MATERIAL PROVIDED:
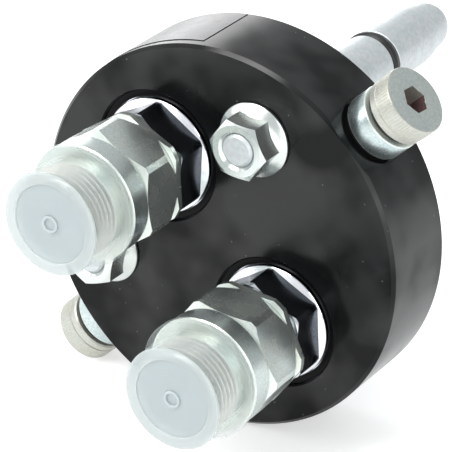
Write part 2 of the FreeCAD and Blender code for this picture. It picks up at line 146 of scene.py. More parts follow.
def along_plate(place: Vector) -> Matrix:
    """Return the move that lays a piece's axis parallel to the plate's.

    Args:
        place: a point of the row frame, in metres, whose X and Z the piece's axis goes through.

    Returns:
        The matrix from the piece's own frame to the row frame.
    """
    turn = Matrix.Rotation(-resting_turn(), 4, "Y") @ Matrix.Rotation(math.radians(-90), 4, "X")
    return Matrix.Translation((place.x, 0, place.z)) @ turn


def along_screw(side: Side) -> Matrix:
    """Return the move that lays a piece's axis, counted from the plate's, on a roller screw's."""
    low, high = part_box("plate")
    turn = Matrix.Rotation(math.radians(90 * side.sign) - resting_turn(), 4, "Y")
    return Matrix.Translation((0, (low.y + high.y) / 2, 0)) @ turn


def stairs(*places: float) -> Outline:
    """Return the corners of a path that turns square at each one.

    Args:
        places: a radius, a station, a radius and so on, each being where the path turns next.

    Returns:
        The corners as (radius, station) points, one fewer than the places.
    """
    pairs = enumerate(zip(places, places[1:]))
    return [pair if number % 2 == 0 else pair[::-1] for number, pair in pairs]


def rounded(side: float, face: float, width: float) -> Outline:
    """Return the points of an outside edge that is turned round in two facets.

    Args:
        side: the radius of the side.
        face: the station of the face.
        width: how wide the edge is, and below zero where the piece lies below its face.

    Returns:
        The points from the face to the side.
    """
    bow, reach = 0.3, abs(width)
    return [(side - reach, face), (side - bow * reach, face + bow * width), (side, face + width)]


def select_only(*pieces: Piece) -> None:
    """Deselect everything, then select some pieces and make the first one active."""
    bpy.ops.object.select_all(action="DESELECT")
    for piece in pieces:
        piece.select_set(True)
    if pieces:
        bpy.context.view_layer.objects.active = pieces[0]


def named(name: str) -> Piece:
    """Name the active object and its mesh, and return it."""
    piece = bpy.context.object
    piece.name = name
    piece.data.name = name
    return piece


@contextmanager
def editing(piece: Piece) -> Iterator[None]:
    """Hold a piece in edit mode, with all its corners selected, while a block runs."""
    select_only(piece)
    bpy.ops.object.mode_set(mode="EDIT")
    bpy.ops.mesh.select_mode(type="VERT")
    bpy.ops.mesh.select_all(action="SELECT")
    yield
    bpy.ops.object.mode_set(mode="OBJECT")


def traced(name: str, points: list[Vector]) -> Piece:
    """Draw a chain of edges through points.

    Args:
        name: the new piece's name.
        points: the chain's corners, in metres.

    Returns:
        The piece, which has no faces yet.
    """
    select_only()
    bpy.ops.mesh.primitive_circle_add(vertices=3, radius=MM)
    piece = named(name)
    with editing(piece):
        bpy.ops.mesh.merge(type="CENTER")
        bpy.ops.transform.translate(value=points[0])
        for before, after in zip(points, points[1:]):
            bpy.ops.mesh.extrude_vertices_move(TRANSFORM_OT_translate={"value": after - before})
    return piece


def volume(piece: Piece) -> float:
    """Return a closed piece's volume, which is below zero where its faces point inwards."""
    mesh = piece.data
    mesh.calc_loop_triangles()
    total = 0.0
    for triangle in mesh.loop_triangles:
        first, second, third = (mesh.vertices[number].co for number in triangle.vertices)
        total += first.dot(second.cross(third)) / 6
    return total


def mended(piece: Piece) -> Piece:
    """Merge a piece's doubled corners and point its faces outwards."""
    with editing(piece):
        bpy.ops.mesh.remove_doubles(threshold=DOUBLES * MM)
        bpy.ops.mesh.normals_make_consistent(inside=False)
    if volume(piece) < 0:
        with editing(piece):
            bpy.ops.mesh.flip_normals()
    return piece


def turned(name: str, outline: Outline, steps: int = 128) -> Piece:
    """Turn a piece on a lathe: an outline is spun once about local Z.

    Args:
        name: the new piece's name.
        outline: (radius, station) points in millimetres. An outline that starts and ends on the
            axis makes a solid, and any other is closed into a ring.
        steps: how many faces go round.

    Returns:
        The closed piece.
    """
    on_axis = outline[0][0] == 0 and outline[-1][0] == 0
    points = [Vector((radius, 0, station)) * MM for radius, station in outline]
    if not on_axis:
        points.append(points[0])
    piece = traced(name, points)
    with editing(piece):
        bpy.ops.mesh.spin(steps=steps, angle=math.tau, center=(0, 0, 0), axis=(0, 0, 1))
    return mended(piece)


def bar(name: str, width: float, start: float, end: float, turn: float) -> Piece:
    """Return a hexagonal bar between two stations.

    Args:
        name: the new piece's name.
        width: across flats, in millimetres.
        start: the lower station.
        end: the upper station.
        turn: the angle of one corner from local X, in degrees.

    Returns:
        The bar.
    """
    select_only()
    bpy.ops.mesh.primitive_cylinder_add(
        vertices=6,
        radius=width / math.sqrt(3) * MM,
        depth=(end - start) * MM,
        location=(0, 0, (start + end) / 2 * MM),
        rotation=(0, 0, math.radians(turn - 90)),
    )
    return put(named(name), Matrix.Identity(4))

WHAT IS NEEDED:
Copy all the lines, exactly.

RESPONSE TO THE EXERCISE:
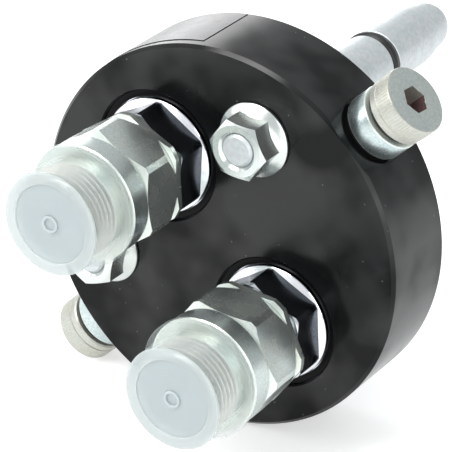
Write part 2 of the FreeCAD and Blender code for this picture. It picks up at line 146 of scene.py. More parts follow.
def along_plate(place: Vector) -> Matrix:
    """Return the move that lays a piece's axis parallel to the plate's.

    Args:
        place: a point of the row frame, in metres, whose X and Z the piece's axis goes through.

    Returns:
        The matrix from the piece's own frame to the row frame.
    """
    turn = Matrix.Rotation(-resting_turn(), 4, "Y") @ Matrix.Rotation(math.radians(-90), 4, "X")
    return Matrix.Translation((place.x, 0, place.z)) @ turn


def along_screw(side: Side) -> Matrix:
    """Return the move that lays a piece's axis, counted from the plate's, on a roller screw's."""
    low, high = part_box("plate")
    turn = Matrix.Rotation(math.radians(90 * side.sign) - resting_turn(), 4, "Y")
    return Matrix.Translation((0, (low.y + high.y) / 2, 0)) @ turn


def stairs(*places: float) -> Outline:
    """Return the corners of a path that turns square at each one.

    Args:
        places: a radius, a station, a radius and so on, each being where the path turns next.

    Returns:
        The corners as (radius, station) points, one fewer than the places.
    """
    pairs = enumerate(zip(places, places[1:]))
    return [pair if number % 2 == 0 else pair[::-1] for number, pair in pairs]


def rounded(side: float, face: float, width: float) -> Outline:
    """Return the points of an outside edge that is turned round in two facets.

    Args:
        side: the radius of the side.
        face: the station of the face.
        width: how wide the edge is, and below zero where the piece lies below its face.

    Returns:
        The points from the face to the side.
    """
    bow, reach = 0.3, abs(width)
    return [(side - reach, face), (side - bow * reach, face + bow * width), (side, face + width)]


def select_only(*pieces: Piece) -> None:
    """Deselect everything, then select some pieces and make the first one active."""
    bpy.ops.object.select_all(action="DESELECT")
    for piece in pieces:
        piece.select_set(True)
    if pieces:
        bpy.context.view_layer.objects.active = pieces[0]


def named(name: str) -> Piece:
    """Name the active object and its mesh, and return it."""
    piece = bpy.context.object
    piece.name = name
    piece.data.name = name
    return piece


@contextmanager
def editing(piece: Piece) -> Iterator[None]:
    """Hold a piece in edit mode, with all its corners selected, while a block runs."""
    select_only(piece)
    bpy.ops.object.mode_set(mode="EDIT")
    bpy.ops.mesh.select_mode(type="VERT")
    bpy.ops.mesh.select_all(action="SELECT")
    yield
    bpy.ops.object.mode_set(mode="OBJECT")


def traced(name: str, points: list[Vector]) -> Piece:
    """Draw a chain of edges through points.

    Args:
        name: the new piece's name.
        points: the chain's corners, in metres.

    Returns:
        The piece, which has no faces yet.
    """
    select_only()
    bpy.ops.mesh.primitive_circle_add(vertices=3, radius=MM)
    piece = named(name)
    with editing(piece):
        bpy.ops.mesh.merge(type="CENTER")
        bpy.ops.transform.translate(value=points[0])
        for before, after in zip(points, points[1:]):
            bpy.ops.mesh.extrude_vertices_move(TRANSFORM_OT_translate={"value": after - before})
    return piece


def volume(piece: Piece) -> float:
    """Return a closed piece's volume, which is below zero where its faces point inwards."""
    mesh = piece.data
    mesh.calc_loop_triangles()
    total = 0.0
    for triangle in mesh.loop_triangles:
        first, second, third = (mesh.vertices[number].co for number in triangle.vertices)
        total += first.dot(second.cross(third)) / 6
    return total


def mended(piece: Piece) -> Piece:
    """Merge a piece's doubled corners and point its faces outwards."""
    with editing(piece):
        bpy.ops.mesh.remove_doubles(threshold=DOUBLES * MM)
        bpy.ops.mesh.normals_make_consistent(inside=False)
    if volume(piece) < 0:
        with editing(piece):
            bpy.ops.mesh.flip_normals()
    return piece


def turned(name: str, outline: Outline, steps: int = 128) -> Piece:
    """Turn a piece on a lathe: an outline is spun once about local Z.

    Args:
        name: the new piece's name.
        outline: (radius, station) points in millimetres. An outline that starts and ends on the
            axis makes a solid, and any other is closed into a ring.
        steps: how many faces go round.

    Returns:
        The closed piece.
    """
    on_axis = outline[0][0] == 0 and outline[-1][0] == 0
    points = [Vector((radius, 0, station)) * MM for radius, station in outline]
    if not on_axis:
        points.append(points[0])
    piece = traced(name, points)
    with editing(piece):
        bpy.ops.mesh.spin(steps=steps, angle=math.tau, center=(0, 0, 0), axis=(0, 0, 1))
    return mended(piece)


def bar(name: str, width: float, start: float, end: float, turn: float) -> Piece:
    """Return a hexagonal bar between two stations.

    Args:
        name: the new piece's name.
        width: across flats, in millimetres.
        start: the lower station.
        end: the upper station.
        turn: the angle of one corner from local X, in degrees.

    Returns:
        The bar.
    """
    select_only()
    bpy.ops.mesh.primitive_cylinder_add(
        vertices=6,
        radius=width / math.sqrt(3) * MM,
        depth=(end - start) * MM,
        location=(0, 0, (start + end) / 2 * MM),
        rotation=(0, 0, math.radians(turn - 90)),
    )
    return put(named(name), Matrix.Identity(4))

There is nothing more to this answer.